12. How does Baby’s use of decoy cameras and facial-recognition software against Su Lim Marshall demonstrate her growth as an investigator?
Baby installs four visible decoy cameras and one hidden lens on Arthur’s porch (Chapter 37). While they eat dinner, a hooded vandal spray-paints the decoys, then pulls back his hood—captured on the secret camera. Baby obtains a timestamped screenshot and plans to run it through facial-recognition software. This strategic foresight, blending old-school hardware with modern tech, contrasts with her earlier reckless solo missions and shows she can now anticipate threats and collect actionable evidence.

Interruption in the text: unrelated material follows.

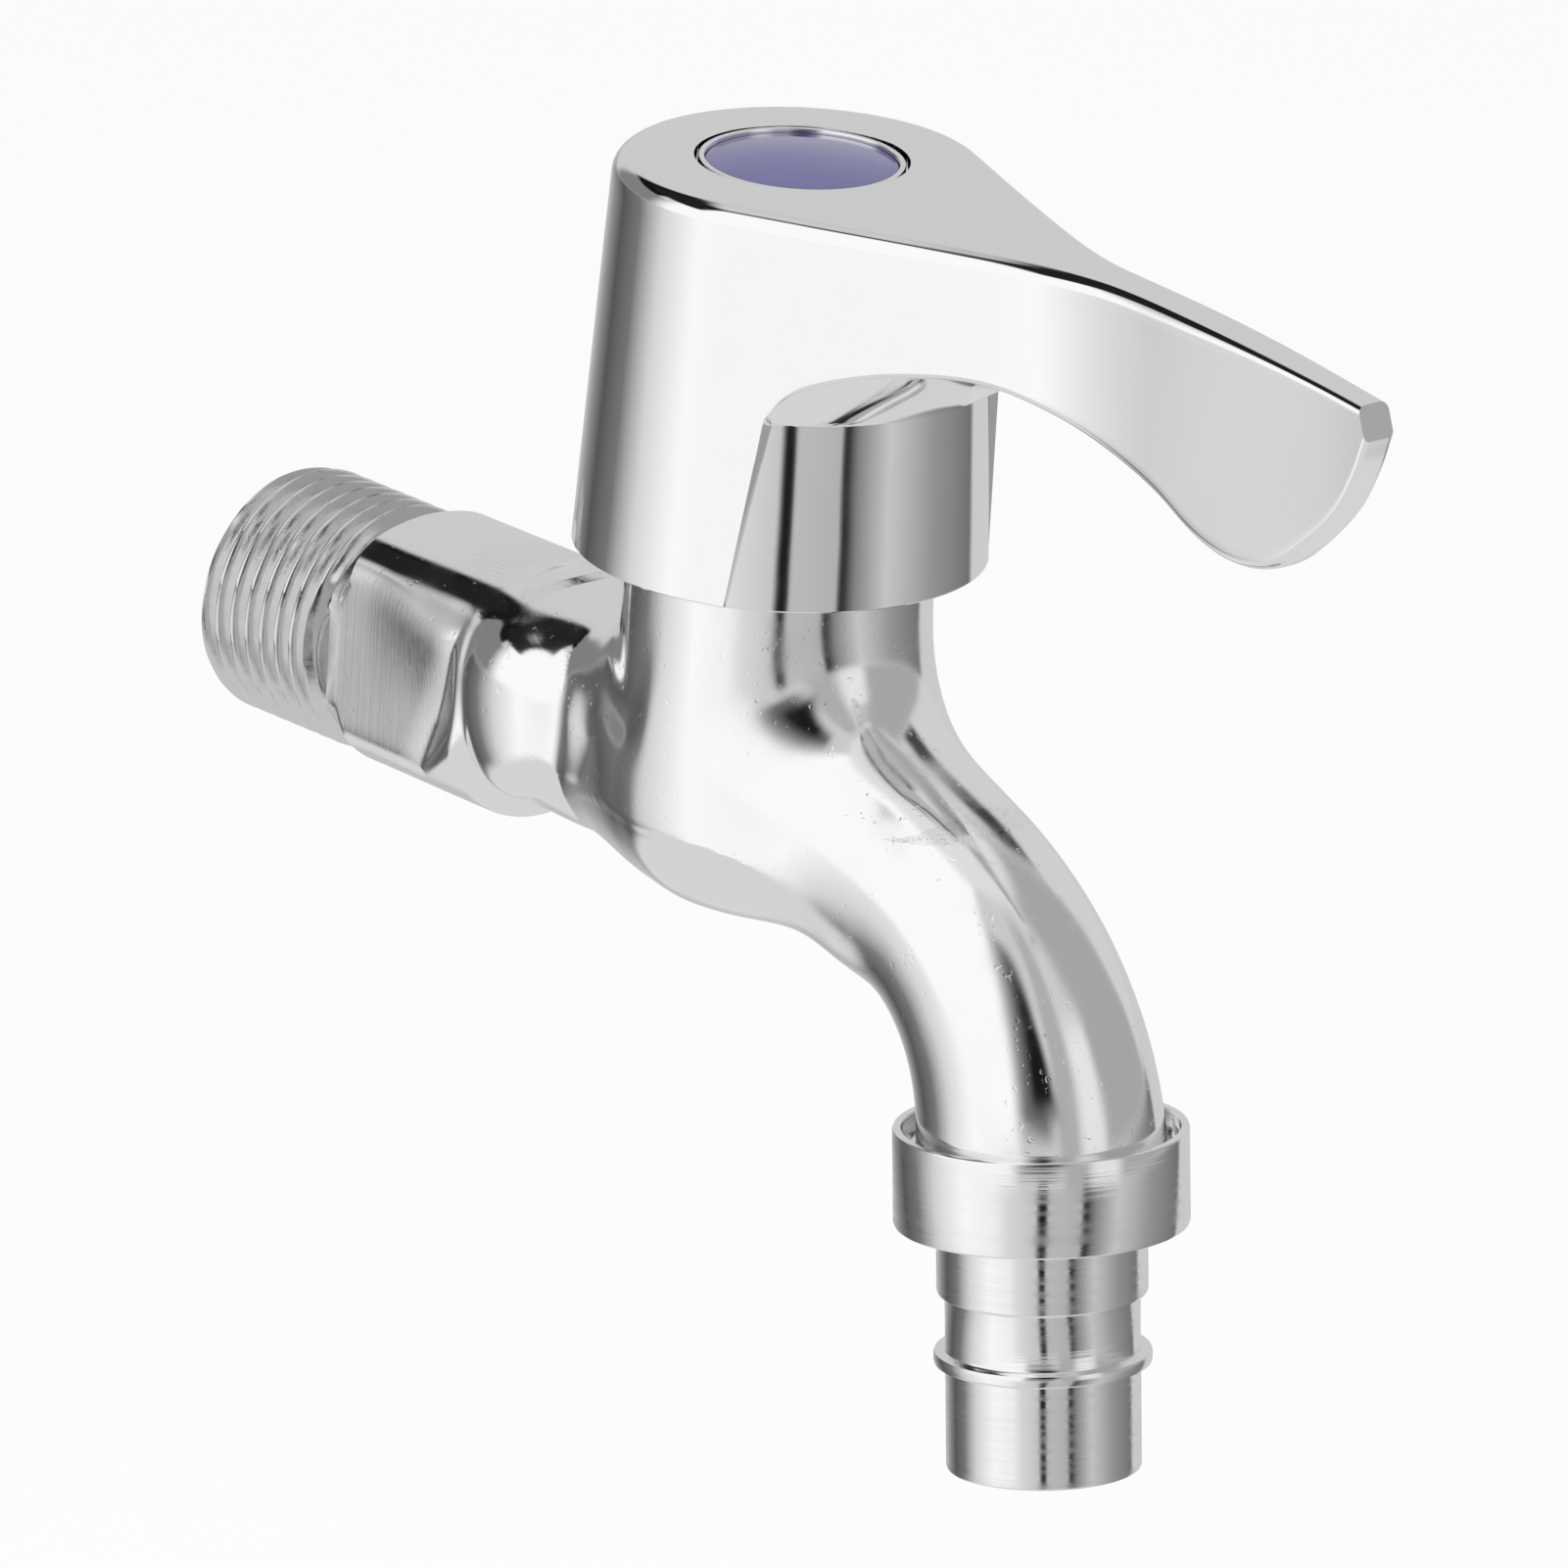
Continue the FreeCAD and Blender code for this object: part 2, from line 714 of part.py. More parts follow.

13. How does the public harassment the sisters face mirror real-world internet vigilantism, and what emotional impact does it have?
After taking Troy’s case, the Birds receive hundreds of death threats and hateful voicemails (Chapter 18). Web sleuths dox them, egg their house, and fly a drone to surveil their roof (Chapter 23). Rhonda is ambushed at gunpoint by a man demanding she drop the case. The mob mentality climaxes at a candlelight vigil where neighbors flick hot wax at Troy (Chapter 36). Rhonda refuses to bow to the pressure, but the barrage fuels her determination to find the truth, even as it isolates the sisters from the public and the police.
14. What does the missing poodle poster and the older missing-couple poster at the novel’s end symbolize for the sisters’ future?
In the final chapter, Baby rips down a “MISSING” poodle poster to uncover an older, rain-warped poster of a smiling couple on a yacht. Both sisters instantly feel the people in the photograph need them. The moment encapsulates the agency’s ethos—no case too big, no case too small—and the contrast between the trivial pet case and the haunting unknown couple hints that the next investigation will pull them into deeper, more personal waters. It sets up a sequel while honoring their roots.
15. How does the central conflict between Rhonda’s methodical logic and Baby’s impulsive empathy drive the narrative and reach resolution?
Rhonda insists on evidence, presumption of innocence, and patience, while Baby trusts gut feelings and craves direct action. This clash nearly tears apart the partnership when Baby secretly helps Arthur and steals a gun, and Rhonda tracks her without consent (Chapter 27). The crisis forces them to confront their mutual dependence. After Summerly’s death and the Enorme resolution, they reach a quieter understanding: Rhonda accepts Baby’s competency, and Baby acknowledges Rhonda’s protective oversight. Their combined strengths ultimately solve both cases.